-- WHAT IS REQUIRED --
Reproduce all of the material exactly as shown.

-- MATERIAL --
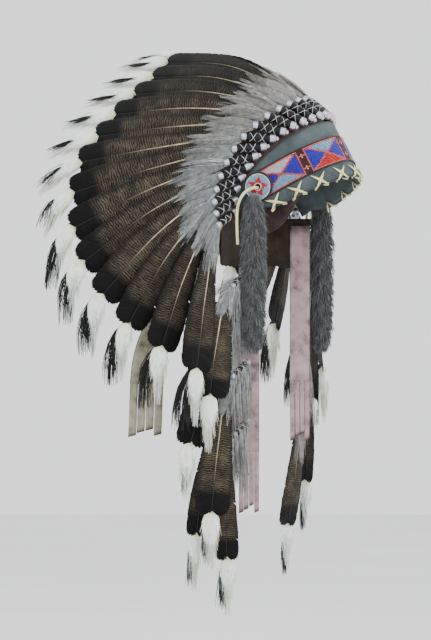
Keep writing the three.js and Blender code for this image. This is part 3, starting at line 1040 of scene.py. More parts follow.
def trailer_line(start: list, end: list, width: float, tip_size: float) -> FeatherLine:
    """Where a trailer feather runs on the wearer's right.

    Args:
        start: Start of the quill at the strap.
        end: Tip of the vane.
        width: Width as a share of the usual one.
        tip_size: Length of the fluff as a share of the usual one.

    Returns:
        The feather's line.
    """
    start, end = np.array(start, float), np.array(end, float)
    quill_end = start + QUILL_LENGTH * QUILL_OUT
    middle = (quill_end + end) / 2 + [-TRAILER_BOW, 0, 0]
    spine = Spine(np.array([start, quill_end, middle, end]))
    sideways = np.cross(TRAILER_FACE, spine.tangent(np.linspace(0, 1, LINE_SAMPLES)))
    return FeatherLine(spine, sideways, spread=width, lock=60, lock_length=66.0,
                       lean=(-2.0, 4.0, 0.0), plume_from=0.1, light=1.15, tip_size=tip_size,
                       veil=True)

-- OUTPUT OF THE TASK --
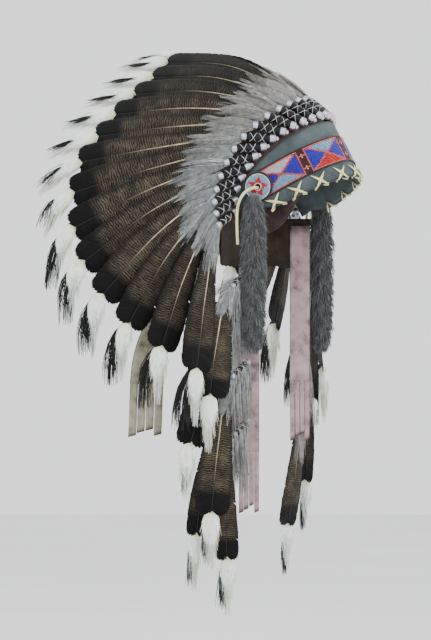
Keep writing the three.js and Blender code for this image. This is part 3, starting at line 1040 of scene.py. More parts follow.
def trailer_line(start: list, end: list, width: float, tip_size: float) -> FeatherLine:
    """Where a trailer feather runs on the wearer's right.

    Args:
        start: Start of the quill at the strap.
        end: Tip of the vane.
        width: Width as a share of the usual one.
        tip_size: Length of the fluff as a share of the usual one.

    Returns:
        The feather's line.
    """
    start, end = np.array(start, float), np.array(end, float)
    quill_end = start + QUILL_LENGTH * QUILL_OUT
    middle = (quill_end + end) / 2 + [-TRAILER_BOW, 0, 0]
    spine = Spine(np.array([start, quill_end, middle, end]))
    sideways = np.cross(TRAILER_FACE, spine.tangent(np.linspace(0, 1, LINE_SAMPLES)))
    return FeatherLine(spine, sideways, spread=width, lock=60, lock_length=66.0,
                       lean=(-2.0, 4.0, 0.0), plume_from=0.1, light=1.15, tip_size=tip_size,
                       veil=True)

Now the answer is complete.